EXERCISE
Print every line of the listing exactly, please.

INFORMATION SHOWN
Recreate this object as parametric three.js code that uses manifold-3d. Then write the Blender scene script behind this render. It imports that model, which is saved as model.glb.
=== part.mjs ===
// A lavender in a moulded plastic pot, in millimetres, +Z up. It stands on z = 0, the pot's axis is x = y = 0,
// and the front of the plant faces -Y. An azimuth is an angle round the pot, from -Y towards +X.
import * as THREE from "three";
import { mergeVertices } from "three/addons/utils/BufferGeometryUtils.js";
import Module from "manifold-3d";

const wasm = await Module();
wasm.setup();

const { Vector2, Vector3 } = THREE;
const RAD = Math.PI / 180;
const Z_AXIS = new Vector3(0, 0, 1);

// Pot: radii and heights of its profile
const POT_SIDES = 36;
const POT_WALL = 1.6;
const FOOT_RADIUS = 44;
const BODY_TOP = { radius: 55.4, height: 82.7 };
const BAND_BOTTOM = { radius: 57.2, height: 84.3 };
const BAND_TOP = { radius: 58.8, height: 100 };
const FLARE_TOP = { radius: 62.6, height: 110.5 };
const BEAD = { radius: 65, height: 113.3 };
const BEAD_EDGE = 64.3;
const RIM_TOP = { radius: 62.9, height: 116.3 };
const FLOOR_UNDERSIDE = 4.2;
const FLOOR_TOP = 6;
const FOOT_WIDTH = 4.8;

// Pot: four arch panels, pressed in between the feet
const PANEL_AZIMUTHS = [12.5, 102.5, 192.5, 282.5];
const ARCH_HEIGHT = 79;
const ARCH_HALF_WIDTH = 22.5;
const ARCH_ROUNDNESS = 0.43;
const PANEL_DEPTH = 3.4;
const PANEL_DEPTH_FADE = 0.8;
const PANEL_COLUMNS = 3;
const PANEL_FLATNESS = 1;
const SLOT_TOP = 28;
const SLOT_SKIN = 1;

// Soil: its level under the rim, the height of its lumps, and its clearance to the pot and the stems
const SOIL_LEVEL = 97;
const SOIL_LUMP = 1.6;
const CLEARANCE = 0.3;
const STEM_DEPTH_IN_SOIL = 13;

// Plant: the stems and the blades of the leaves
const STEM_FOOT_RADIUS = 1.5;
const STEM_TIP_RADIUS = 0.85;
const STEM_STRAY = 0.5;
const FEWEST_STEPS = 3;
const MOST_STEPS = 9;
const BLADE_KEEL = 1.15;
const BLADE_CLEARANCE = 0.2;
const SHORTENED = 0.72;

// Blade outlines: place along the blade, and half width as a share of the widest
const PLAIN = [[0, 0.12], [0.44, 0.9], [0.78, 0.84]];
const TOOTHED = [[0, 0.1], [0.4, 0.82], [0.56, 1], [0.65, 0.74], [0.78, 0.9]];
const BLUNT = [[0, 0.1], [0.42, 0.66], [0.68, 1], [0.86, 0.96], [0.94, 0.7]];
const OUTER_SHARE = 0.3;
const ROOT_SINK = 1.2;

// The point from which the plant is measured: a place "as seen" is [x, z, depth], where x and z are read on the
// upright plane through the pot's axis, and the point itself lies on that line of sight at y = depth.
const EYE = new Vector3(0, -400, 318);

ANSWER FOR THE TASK
Recreate this object as parametric three.js code that uses manifold-3d. Then write the Blender scene script behind this render. It imports that model, which is saved as model.glb.
=== part.mjs ===
// A lavender in a moulded plastic pot, in millimetres, +Z up. It stands on z = 0, the pot's axis is x = y = 0,
// and the front of the plant faces -Y. An azimuth is an angle round the pot, from -Y towards +X.
import * as THREE from "three";
import { mergeVertices } from "three/addons/utils/BufferGeometryUtils.js";
import Module from "manifold-3d";

const wasm = await Module();
wasm.setup();

const { Vector2, Vector3 } = THREE;
const RAD = Math.PI / 180;
const Z_AXIS = new Vector3(0, 0, 1);

// Pot: radii and heights of its profile
const POT_SIDES = 36;
const POT_WALL = 1.6;
const FOOT_RADIUS = 44;
const BODY_TOP = { radius: 55.4, height: 82.7 };
const BAND_BOTTOM = { radius: 57.2, height: 84.3 };
const BAND_TOP = { radius: 58.8, height: 100 };
const FLARE_TOP = { radius: 62.6, height: 110.5 };
const BEAD = { radius: 65, height: 113.3 };
const BEAD_EDGE = 64.3;
const RIM_TOP = { radius: 62.9, height: 116.3 };
const FLOOR_UNDERSIDE = 4.2;
const FLOOR_TOP = 6;
const FOOT_WIDTH = 4.8;

// Pot: four arch panels, pressed in between the feet
const PANEL_AZIMUTHS = [12.5, 102.5, 192.5, 282.5];
const ARCH_HEIGHT = 79;
const ARCH_HALF_WIDTH = 22.5;
const ARCH_ROUNDNESS = 0.43;
const PANEL_DEPTH = 3.4;
const PANEL_DEPTH_FADE = 0.8;
const PANEL_COLUMNS = 3;
const PANEL_FLATNESS = 1;
const SLOT_TOP = 28;
const SLOT_SKIN = 1;

// Soil: its level under the rim, the height of its lumps, and its clearance to the pot and the stems
const SOIL_LEVEL = 97;
const SOIL_LUMP = 1.6;
const CLEARANCE = 0.3;
const STEM_DEPTH_IN_SOIL = 13;

// Plant: the stems and the blades of the leaves
const STEM_FOOT_RADIUS = 1.5;
const STEM_TIP_RADIUS = 0.85;
const STEM_STRAY = 0.5;
const FEWEST_STEPS = 3;
const MOST_STEPS = 9;
const BLADE_KEEL = 1.15;
const BLADE_CLEARANCE = 0.2;
const SHORTENED = 0.72;

// Blade outlines: place along the blade, and half width as a share of the widest
const PLAIN = [[0, 0.12], [0.44, 0.9], [0.78, 0.84]];
const TOOTHED = [[0, 0.1], [0.4, 0.82], [0.56, 1], [0.65, 0.74], [0.78, 0.9]];
const BLUNT = [[0, 0.1], [0.42, 0.66], [0.68, 1], [0.86, 0.96], [0.94, 0.7]];
const OUTER_SHARE = 0.3;
const ROOT_SINK = 1.2;

// The point from which the plant is measured: a place "as seen" is [x, z, depth], where x and z are read on the
// upright plane through the pot's axis, and the point itself lies on that line of sight at y = depth.
const EYE = new Vector3(0, -400, 318);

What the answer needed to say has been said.